Even before I went to China and Ireland, I had traveled within the US moreso than I normally would. Frisbee tournaments had brought me to Las Vegas and Savannah. The trip down to Georgia, coupled with a drive up to visit my cousin in Maine meant that I passed through every single state on the east coast except for Florida. In addition, I was a little surprised when I returned to the US, turned on my Verizon cell and was greeted with a picture of the Southern California coast that I had taken when I visited Charlie in Irvine.
My travels have been restricted to the Northern Hemisphere, but I went as north as Stockholm, which is 59 degrees north, and as far south as Savannah, at 32 degrees. I was over 10,000 feet above sea level in Yunnan province, and probably about 100 feet under sea level in either the DC, London, Hong Kong or Stockholm subways. I've passed over the Charles River, the Potomac, the Thames, the Yangtze, the Liffe, Lake Malaren, Hong Kong Harbor, the Tiber, the Arno, the Spree, the Vltava, the Vistula and the Hudson. I have this Excel spreadsheet that has documented where and when I've been this year, and according to it, I have changed locations 54 times. My longest continuous stay in one place was a 42 day stretch in Beijing. The longest I ever stayed in Dublin was just 20 days. It's been a year of barely relenting packing and unpacking, and a plethora of trains, planes and buses. I've now been to 29 different countries, including all the countries in Western Europe excluding the microstates, Denmark, Switzerland and Norway. I now know who Wenceslaus, Jenny Lind, Joe McDonnell, Zhang Yimou, Norman Bethune, Robbie Keane and Filippo Brunelleschi are, all names which are common knowledge in various parts of the world. Furthermore, I've learned a new language and a new accent.

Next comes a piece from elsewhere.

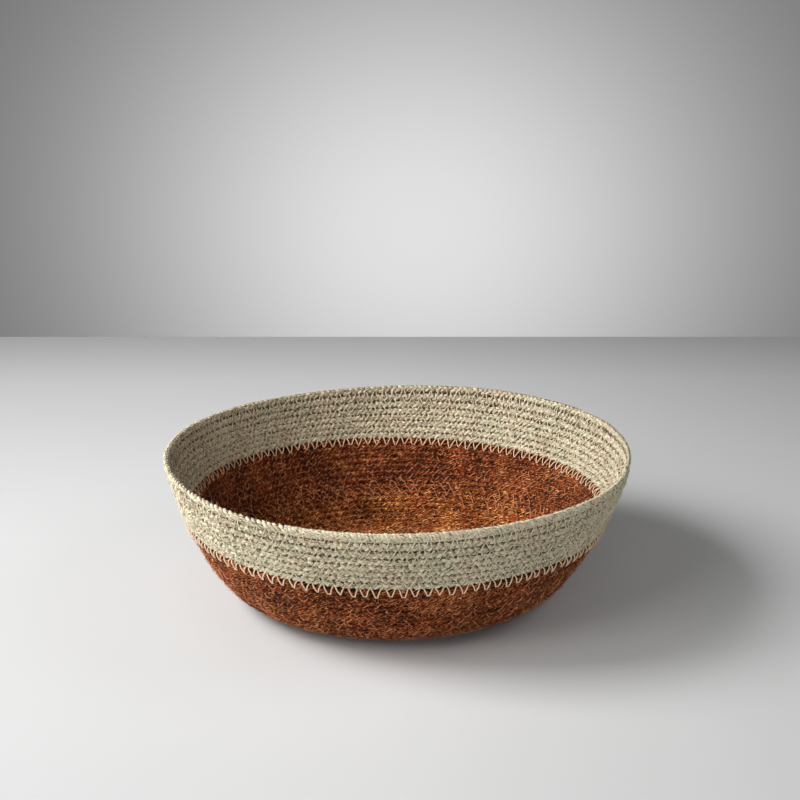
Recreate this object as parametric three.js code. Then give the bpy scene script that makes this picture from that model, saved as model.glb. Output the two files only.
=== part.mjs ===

So these numbers and facts are pretty neat and all, but it doesn't really tell a story. The real story is deeply personal, which is odd because traveling can be so public. When you're visiting new cities, you're out and about more than ever, seeing crowded tourist spots and spending minimal time inside. But when you're living abroad, you soon realize that you can't be a tourist for very long and that you have to do a lot of the boring home stuff that you normally do. And it's really when you buy groceries, take the public transportation, go shopping, check out different bars and talk to people that you realize how life is actually different in different places. I have been privilged to have traveled a lot when I was younger on my parents watch, but I really didn't appreciate it all enough. This year was the first time I had ever lived abroad though, and I did my best to make sure that I would appreciate it all. There's still a lot of stuff in every place I went that I wish I had done, but I left each place very satisfied with my experience there. Really I did not have a single bad trip - maybe Italy was the worst. When I left Beijing, I realized that those were the best times of my life, and that everything upcoming really would be downhill, and that was a very sad but accurate realization. Even though it feels like I've been gone for an eternity, I wasn't in either Dublin nor Beijing long enough to really understand what it means to be Irish or Chinese. I'm not an anthropology expert and I really don't even know if my impressions of the countries and their peoples are really accurate. I can just relay my own genuine experiences and most importantly, that I think I now understand what it means to be American, at least from my perspective. I've learned how I am simulatenously incredibly unique and overwhelmingly unremarkable. A million different events and experiences have brought me to where I am today, but the path I have walked down, incredible and difficult though it may seem, has been trod by so many people like me before me. It's pretty humbling.
This summer in Beijing, I realized that being Chinese-American has almost nothing in common with being Chinese Chinese. When you're surrounded by other people like you, in a society run by people like you, there's not a whole lot of space for stereotypes. In addition, I realized I came into the country with stereotypes for the people there, with a Western-biased view for how society should be run. I expected to find an overpopulation of dirty, spitting people tightly controlled by the government who didn't know how great the democracy they were missing was. Now I leave with an understanding that yes, there are too many people in China. There always have been, but that has shaped the way that country's identity. Our way of life, our way of government, our way of trade, simply cannot work in China at this moment in time. I leave with an understanding of fierce Chinese pride, respect for the grittiness unity of the general populace, and while I shed a tear for the marginalized individual freedoms and human rights in the country, I accept that they have resulted in a much more efficient and powerful country.
This semester in Europe, I've seen a counter image to my Asian experience. Instead of the sprawling, polluted megacities, I've walked through great cities that never exceed 7 stories tall and are still centered around the centuries-old town square. I've seen and studied a continent of incredible linguistic and cultural diversity, and realized that it's even more diverse and complicated than we assume. I've begun to understand how national pride differs throughout the world, but how so many different people can claim to live in the best country in the world. I've realized how cultural sports, holidays and celebrities are
1 comment:
I thought one of your numbers would be amount of qing daos consumed (which would probably be too much money to count) or money spent at lush (something you probably don't want to remind yourself).
in terms of crazy people you met, don't forget the flight attendent! she was the best. i still have her email if you want it. i'm sure united flies to boston or dc sometimes.